Now save your image as a jpg and make sure to label it as the left hand side. This is a good time to also save for the web in your usual way.
 
Now press Ctrl+Z to undo the crop and move the marquee to the right hand side.  You shouldn't have to press anything to be able to move the marquee, but if you are having trouble, press Esc to deselect and then reselect as above.  Crop and save the same as before. 

I hope this helps you create more 2-page layouts.  They are quite fun to do!

Thursday, August 9, 2012

I haven't forgotten

I haven't forgotten about you all, I've just been busy planning a secret vacation.  We surprised our 2 young boys with a Disneyland trip and just got back.  I'll try to get a few new posts together soon!

Tuesday, July 3, 2012

How to Capture Firelight Photos

Do you ever stay up late roasting marshmallows in the dark? Have you ever had a bonfire so big and hot that you could see perfectly clearly, if a little orange? Do you add those little color packets to your fire to get interesting colors?


What is it about fire that you want to remember and maybe add to your scrapbook? Is it the patterns the sparks make as they rise from the flames? Is it the dancing of the flames? Is it the amazing variety of color? Whatever your reasons for taking a fireside photo, you need to have the techniques to do it effectively.

I love taking photos of fire for two reasons. First, it stretches my photography skills and I learn something new every time I try. Second, it seems to be a big part of every camping trip and deserves to be documented.

Taking fire photos isn’t as easy as it may look. While there might seem to be a lot of light, your camera may not see it the same way you do. And your camera certainly doesn’t see the motion of the fire the same as you do. It’s then your job as the photographer to tell the camera how to see.
Let’s look at a few examples.


If you’re using a point-and-shoot camera, your first reaction may be to put your camera into night mode. After all, it’s dark outside, right? Yes, it’s night but what happens to your camera in night mode? Because your camera expects a low light situation when you tell it to work in night mode, it opens the aperture up all the way, thereby creating a shallow depth of field. It also slows down the shutter speed to allow more time for the light to hit the sensor, thus creating the opportunity for blur to appear in your scene. Usually, you would use a tripod at night to reduce blur but because the fire is constantly moving, you won’t be able to prevent it. The end result of using night mode on a campfire is that you’ll get a lovely photo of a blurry campfire.
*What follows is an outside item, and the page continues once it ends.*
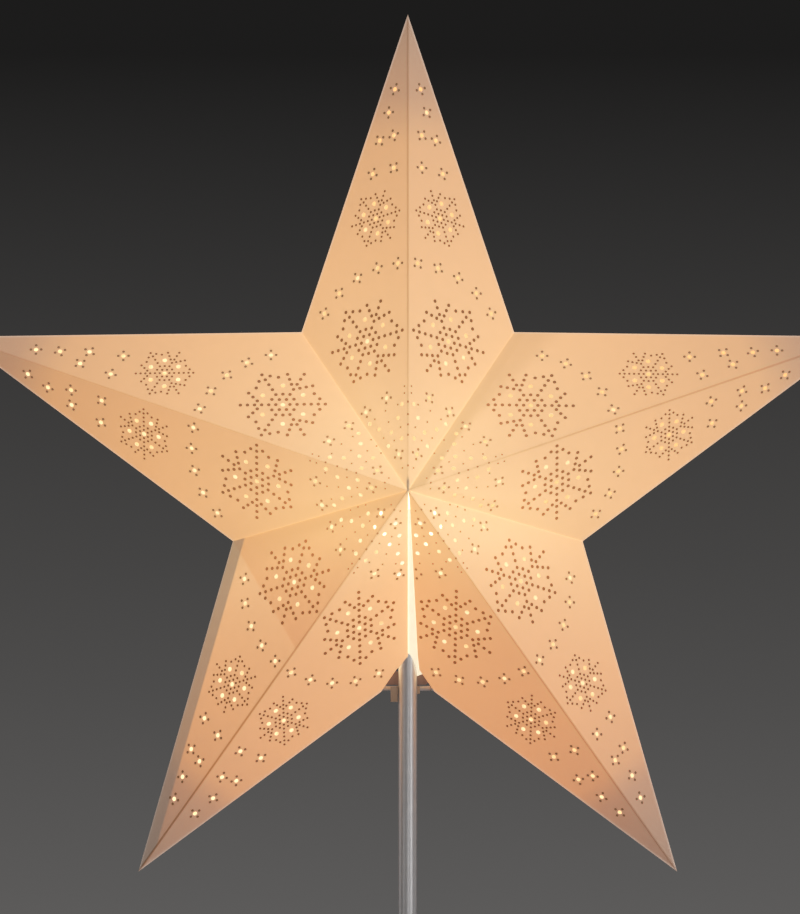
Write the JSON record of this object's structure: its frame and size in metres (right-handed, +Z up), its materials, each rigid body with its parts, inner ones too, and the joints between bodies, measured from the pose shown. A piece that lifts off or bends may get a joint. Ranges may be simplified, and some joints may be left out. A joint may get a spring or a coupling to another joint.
{
  "type": "star lamp",
  "caption": "Lit five-pointed star of folded, perforated card over a bulb on a slim metal pole with a round weighted foot.",
  "frame": {"origin": "centre of the round foot, on the surface the lamp stands on", "axes": "+Z up along the pole, +X to the right across the star seen from its front, +Y to its back"},
  "size_m": [0.5774, 0.19, 0.8],
  "materials": {
    "card": "matte",
    "seam_card": "matte",
    "flap_card": "matte",
    "wire": "satin",
    "clip_plastic": "satin",
    "brass": "satin",
    "pole_steel": "satin",
    "foot_paint": "satin",
    "cast_iron": "matte",
    "foam": "matte",
    "rubber": "matte",
    "white_plastic": "satin",
    "zinc_screw": "satin",
    "lead_sheath": "satin",
    "bakelite": "satin",
    "ceramic": "gloss",
    "solder": "satin",
    "vitrite": "gloss",
    "bulb_shell": "satin",
    "frosted_glass": "satin",
    "clear_glass": "gloss",
    "tungsten": "satin",
    "nickel_wire": "satin"
  },
  "bodies": {
    "stand": {"pole": "pole_steel", "pole_foot": "pole_steel", "foot_cover": "foot_paint", "foot_weight": "cast_iron", "foot_pad": "foam", "cable_grommet": "rubber", "cord_clamp": "white_plastic", "clamp_screws": "zinc_screw", "lower_nipple": "brass", "lower_washer": "zinc_screw", "lower_nut": "brass", "inner_lead": "lead_sheath", "upper_nipple": "brass", "upper_lock_nut": "brass", "holder_cap": "bakelite", "holder_sleeve": "bakelite", "holder_core": "ceramic", "side_contact": "brass", "centre_contact": "brass", "terminal_screws": "zinc_screw", "grub_screw": "zinc_screw"},
    "shade": {"top_arm": "card", "right_arm": "card", "lower_right_arm": "card", "lower_left_arm": "card", "left_arm": "card", "front_seam_tongue": "seam_card", "rear_seam_tongue": "seam_card", "support_wire": "wire", "wire_clip": "clip_plastic", "flap_anchor": "flap_card"},
    "flap": {"closing_flap": "flap_card", "flap_eyelet": "brass"},
    "bulb_foot": {"bulb_tip": "solder"},
    "bulb": {"bulb_insulator": "vitrite", "bulb_cap": "bulb_shell", "bulb_glass": "frosted_glass", "bulb_stem": "clear_glass", "filament": "tungsten", "filament_wires": "nickel_wire"}
  },
  "joints": [
    {"name": "shade_turn", "type": "hinge", "parent": "stand", "child": "shade", "pos_m": [0, 0, 0.37], "axis": [0, 0, 1], "continuous": true},
    {"name": "flap_fold", "type": "hinge", "parent": "shade", "child": "flap", "pos_m": [-0.01715, 0.0083, 0.374], "axis": [0, 0, 1], "range_deg": [0, 110]},
    {"name": "bulb_advance", "type": "slide", "parent": "stand", "child": "bulb_foot", "axis": [0, 0, 1], "range_m": [0, 0.0113]},
    {"name": "bulb_turn", "type": "hinge", "parent": "bulb_foot", "child": "bulb", "pos_m": [0, 0, 0.43], "axis": [0, 0, 1], "range_deg": [0, 1440]}
  ],
  "couplings": [
    {"joint": "bulb_advance", "follows": "bulb_turn", "m_per_rad": 0.00044914}
  ]
}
Instead, if you want to remember some of the details of the fire like the hole that keeps popping open or the flash of green from the piece of copper pie, then you’ll need to do something different with your camera. You could try sport mode, as it does the opposite of night mode, but your fire is probably too dark for that. You could try portrait mode as it will open the aperture but only have a medium shutter speed. This option would capture more details than night mode, but it may not be enough.

1/80s shutter speed

1/250s shutter speed

The real trick to capturing a great fire photo with all of the shadows that come from the flames is to use one of the creative modes. These are Aperture, Shutter Speed or Program modes. Ideally, what you want to do is open the aperture to let the light in, but keep a faster shutter speed to freeze the motion. You may need to increase the ISO (sensor sensitivity) of your camera to get good exposure. I prefer to work in shutter speed mode because I’m usually taking photos of my kids, and the same principles apply to fire. They’re both constantly moving, so you need a faster shutter speed to capture the details. I generally try between 1/60 and 1/15000 of a second for my fires. It really depends on the fire. The difference between 1/80 and 1/250 of a second is clear in these photos.

1/1000s shutter speed

And when you bump up to 1/1000 of a second, wow!
What about some more creative photos? I love to take photos of sparks and I have some pretty fun photos to show for it.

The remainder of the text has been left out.